I mentioned ages ago that some firms abuse their entry-level workers by underpaying them, having them work near-continuously, and then not paying overtime.

But what about flextime? Instead of earning overtime, you earn the chance to have more time off. When I first heard of that option, I thought, "Great! More vacation!". I would happily give up a significant chunk of money for more time off. Hell, if it weren't impossible in my own working situation and culturally impossible without having offspring (oh, and there's that whole pesky health insurance), I'd work part time.

But flex time doesn't work that way, at least in the consulting world. Instead of "work hard in the field, take lovely vacations", it's "work hard for as long as we tell you, and then when we decide there's no work for you, then you can go home." I guess that can work, although when it was presented to me, it made me think long and hard about the company's viability. What if I spent two or three years building up a spectacular backlog of flextime and the company went belly-up? It makes sense for construction-type firms that have genuine off-seasons, but in my experience, if the weather gets bad and the fieldwork gets slow, that's when you write the reports to tide yourself over.
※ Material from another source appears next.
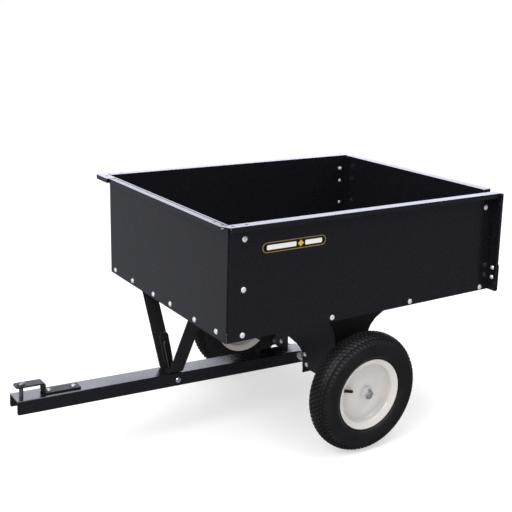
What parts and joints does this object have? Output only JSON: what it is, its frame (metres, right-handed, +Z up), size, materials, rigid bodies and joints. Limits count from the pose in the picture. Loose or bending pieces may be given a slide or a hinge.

I do have some experience with other, non-consulting flextime (government work or other fields altogether), and it works out more the way I'd like it to - work longer hours now for fewer hours a reasonable time later. But can I find this in environmental work in the US?

Monday, March 5, 2012

Do GREs matter?

Almost all of the grad schools I applied to required GRE scores. I never got the impression that my scores mattered all that much, but perhaps I am projecting my own wishes, since I think that standardized tests are the easiest part of the application process to game.

I was successful at my grad school applications - I was accepted everywhere I applied, although one institution did offer only acceptance provisional on my completing an undergraduate course in a supporting science that I had no interest in and have never needed in work or grad school.

My GRE scores were... strange. I don't know what they predicted. I got in the upper 2% of all verbal GRE scores (stratospherically high compared to STEM applicants) and in the bottom 2% of all math GRE scores (pathetically low compared to STEM applicants). I had not bothered to study at all for the verbal sections (my sweetie pointed out that perhaps correcting the connotations/denotations in the vocab section of the test book was not the best use of my time), and then I worked my tail off on the math sections.

I do believe that my GRE scores are representative of my basic math/verbal skills - they correspond with how I've done in all of the standardized tests I've ever taken. But how applicable are basic math/verbal skills in a graduate program, one where you need to develop a thesis, work through the data, and determine the implications of what you've done? In my case, not relevant at all.

This post prompted by musings here and the comments.

Thursday, March 1, 2012

too fast!

I am a terrifically fast writer. If I have a report to write (or better yet, substantially edit), you will find me in a little private world of my own, pounding away on the keyboard.

This usually works well - I can save a ton of money on my projects by finishing summary reports in record time. But in the mid-winter doldrums, I need to remember that a consultant is paid by the hour, not by the report. And if I finish my writing too early, then I will have nothing else chargeable to do. I used to get scolded because I would finish far too quickly, screwing up the budget in the wrong direction, making my more casual workers work bad, and requiring continuous new assignments.

I'm getting better at this sort of thing. I usually write at my usual fast pace, and then spend lots of time polishing it to a fare-thee-well. And if I'm looking at a long block of time with little work to do, well, there's always the "drink lots of water and then take thirty bathroom breaks" method.